1)Whether we should publicly document what smart implementers have done is not
relevant here (though I appreciate this thread has sparked interest). If folks
want to discuss this please do so in a separate thread.
The only point I am making is that there are implementations which have already
solved the problems you are trying to address by using TCP and have done so w/o
requiring protocol extensions. These implementations will not benefit from your
proposal.
2)Your solution introduces two sub-sessions associated with an adjacency - one
the traditional hello exchange over Layer 2 - the other a "TCP-like" session
used to support the IS-IS Update process (LSP flooding).
Both sub-sessions MUST be in the UP state in order for an adjacency to be
usable. If either of the sub-sessions is down then the adjacency isn't usable
and advertisement of the neighbor MUST be withdrawn. Otherwise we risk
blackholes.
3)Because the fate of the two sub-sessions is not guaranteed share fate, you
have to deal with this issue conceptually similar to the way RFC 6213 has done.
This is an essential part of the solution which you must define.
4)It is true BFD does not detect all possible failures - and it is possible
there are still scenarios where BFD session state might not always share fate
with the corresponding address-family data packets. If you have ideas for
improvements here that would certainly be of interest to the IETF community.
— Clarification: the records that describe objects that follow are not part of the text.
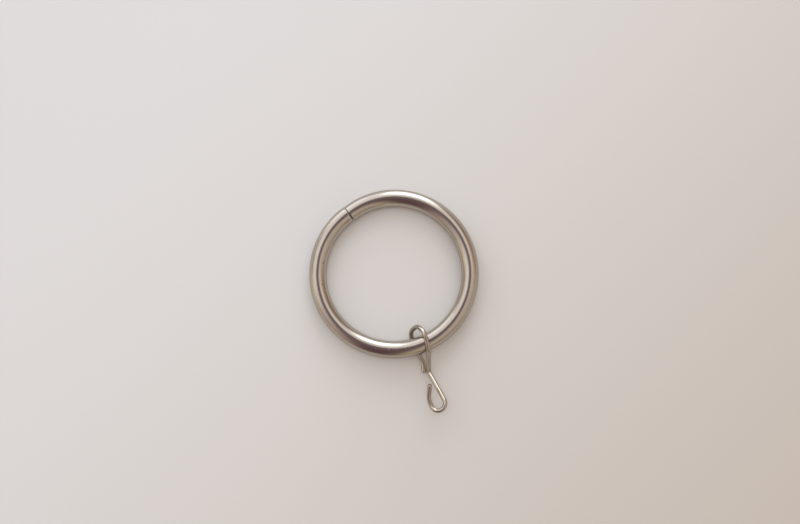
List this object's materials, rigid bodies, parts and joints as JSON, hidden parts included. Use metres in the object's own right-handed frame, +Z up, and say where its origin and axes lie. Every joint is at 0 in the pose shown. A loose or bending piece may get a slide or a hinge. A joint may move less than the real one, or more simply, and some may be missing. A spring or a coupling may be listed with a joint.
{
  "type": "curtain ring",
  "caption": "Round metal curtain ring of butted tube, with a loose wire hook looped round it that ends in a small open eye for the curtain.",
  "frame": {"origin": "centre of the ring, where the middle of a pole passes; the surface it lies on is 3.1 mm below", "axes": "+Z up from the surface the ring lies on, -Y from the ring's centre towards the hook and its eye, +X along the tube where the hook crosses it"},
  "size_m": [0.0476, 0.0648, 0.008],
  "materials": {
    "satin_nickel": "satin nickel plate on steel tube",
    "polished_nickel": "polished nickel plate on steel wire"
  },
  "bodies": {
    "ring_body": {"ring": "satin_nickel"},
    "hook_body": {"wire_hook": "polished_nickel"}
  },
  "joints": [
    {"name": "hook_swing", "type": "hinge", "parent": "ring_body", "child": "hook_body", "pos_m": [0, -0.02139, 0.00072], "axis": [1, 0, 0], "continuous": true}
  ]
}
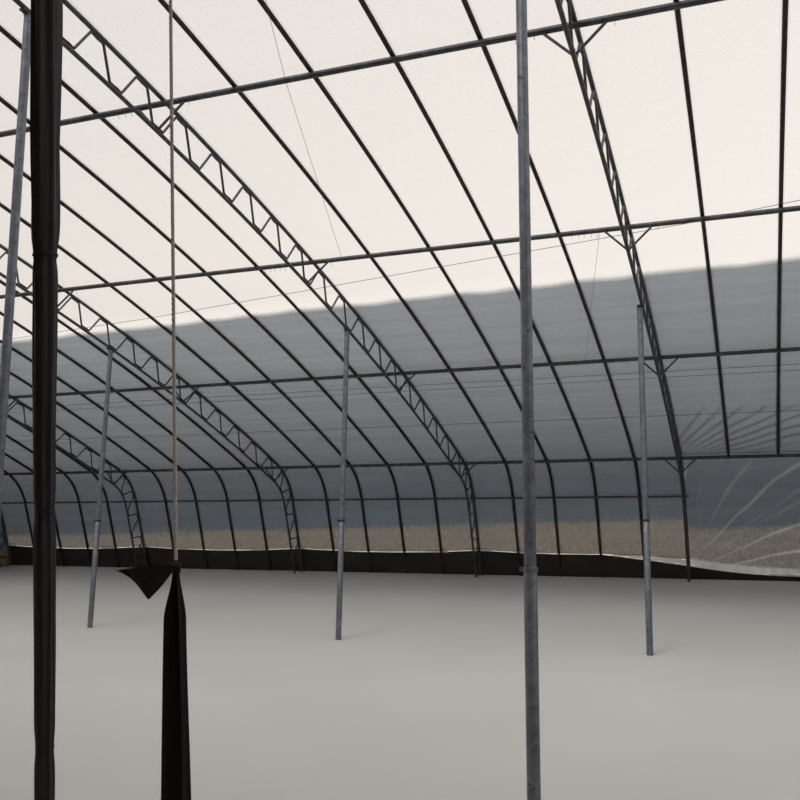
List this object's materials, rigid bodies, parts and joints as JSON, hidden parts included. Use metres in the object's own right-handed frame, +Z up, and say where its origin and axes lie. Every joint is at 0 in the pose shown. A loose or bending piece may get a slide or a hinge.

But BFD does work quite well and is widely deployed and its use to prevent IGP
adjacency UP unless BFD session is also up has definitely solved real world
problems.
5)The suppression of IS-IS adjacency advertisement until completion of initial
LSPDB sync ("be like OSPF") has been addressed by use of the Suppress
Adjacency(SA) bit as defined in RFC 5306 (IS-IS Restart). Note SA bit applies
to cold start - not restart (do not be misled by the name of the containing
document).
6)CSNP reliability is a known issue. ISO 10589 addressed this issue by
requiring that SRM bit be set for all LSPs in the local LSPDB on adjacency UP
in addition to sending a CSNP set. As an aside, ISO 10589 did this even though
at the time (circa 1990) the underlying P2P sub-networks were all reliable
(think LAPB, LAPD, X.25). Belt and suspenders..
In cases where both of the neighbors already have (most of) the LSPDB, the loss
of a CSNP results in unnecessary flooding of many LSPs. Avoiding this cost may
be ameliorated by making initial CSNP exchange reliable (RFC 5306 includes this
as part of the restart mechanism). But we are dealing w transitory failures -
and TCP is not immune to this The fact that no IS-IS code is required to
recover from this when TCP is used does not mean that retransmissions come for
free.
There is no free lunch.
Les
> -----Original Message-----
> From: Henk Smit <[email protected]>
> Sent: Wednesday, November 07, 2018 2:22 PM
> To: Les Ginsberg (ginsberg) <[email protected]>
> Cc: [email protected]; [email protected]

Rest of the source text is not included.